++++ STORED ROWS ++++
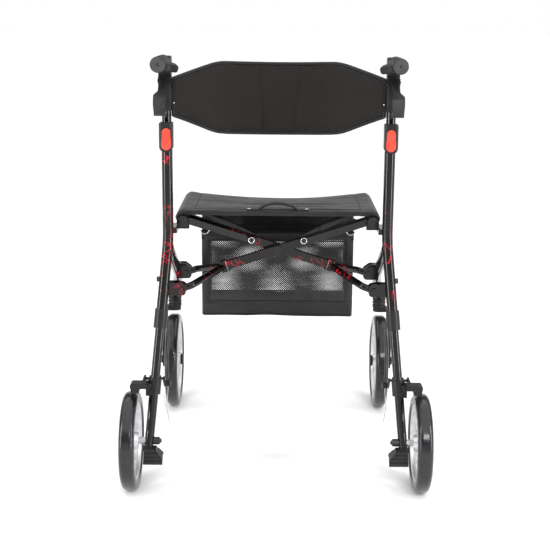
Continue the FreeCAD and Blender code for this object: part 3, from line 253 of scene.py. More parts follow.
def lathe(name, profile, centre, direction, material, steps=32):
    """Turned piece: profile is (distance along direction, radius)."""
    turn = Vector((0, 0, 1)).rotation_difference(Vector(direction)).to_matrix()
    points = []
    for height, radius in profile:
        for k in range(steps):
            angle = 2 * math.pi * k / steps
            local = Vector((radius * math.cos(angle), radius * math.sin(angle), height))
            points.append(Vector(centre) + turn @ local)
    faces = []
    for i in range(len(profile) - 1):
        for k in range(steps):
            n = (k + 1) % steps
            faces.append((i * steps + k, i * steps + n, (i + 1) * steps + n, (i + 1) * steps + k))
    faces.append(tuple(range(steps))[::-1])
    faces.append(tuple((len(profile) - 1) * steps + k for k in range(steps)))
    obj = mesh_object(name, points, faces)
    obj.data.materials.append(material)
    return obj


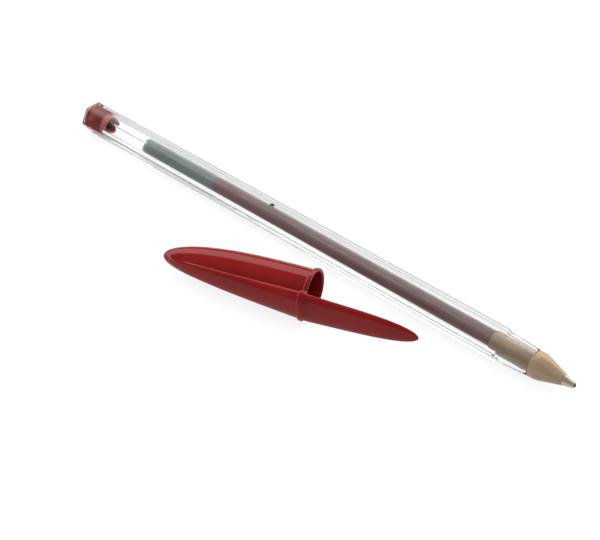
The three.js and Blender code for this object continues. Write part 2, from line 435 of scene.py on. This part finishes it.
++++
Your task is to quote all of the data word for word.

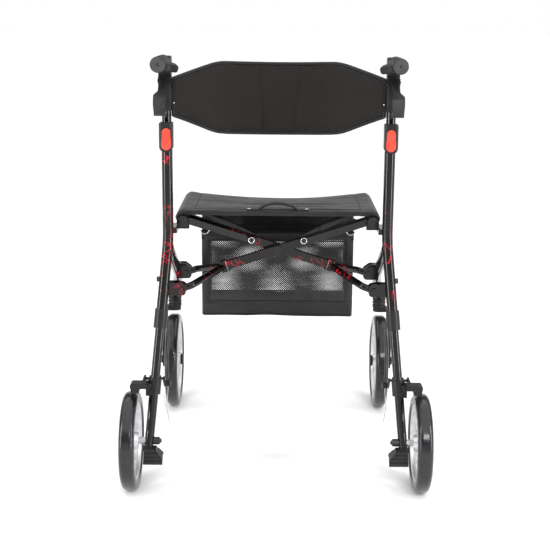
Continue the FreeCAD and Blender code for this object: part 3, from line 253 of scene.py. More parts follow.
def lathe(name, profile, centre, direction, material, steps=32):
    """Turned piece: profile is (distance along direction, radius)."""
    turn = Vector((0, 0, 1)).rotation_difference(Vector(direction)).to_matrix()
    points = []
    for height, radius in profile:
        for k in range(steps):
            angle = 2 * math.pi * k / steps
            local = Vector((radius * math.cos(angle), radius * math.sin(angle), height))
            points.append(Vector(centre) + turn @ local)
    faces = []
    for i in range(len(profile) - 1):
        for k in range(steps):
            n = (k + 1) % steps
            faces.append((i * steps + k, i * steps + n, (i + 1) * steps + n, (i + 1) * steps + k))
    faces.append(tuple(range(steps))[::-1])
    faces.append(tuple((len(profile) - 1) * steps + k for k in range(steps)))
    obj = mesh_object(name, points, faces)
    obj.data.materials.append(material)
    return obj


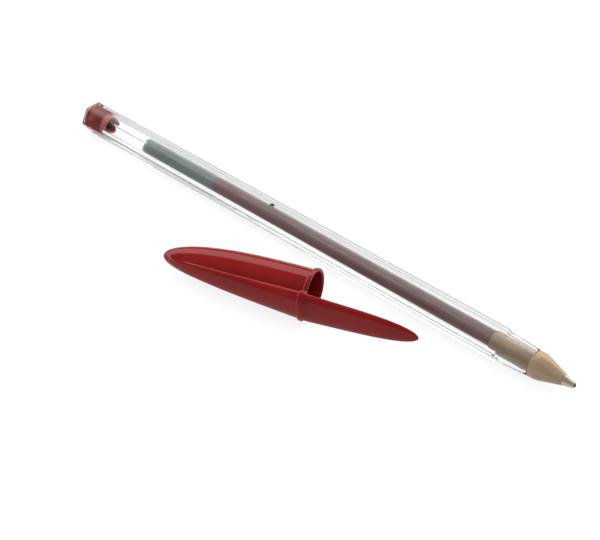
The three.js and Blender code for this object continues. Write part 2, from line 435 of scene.py on. This part finishes it.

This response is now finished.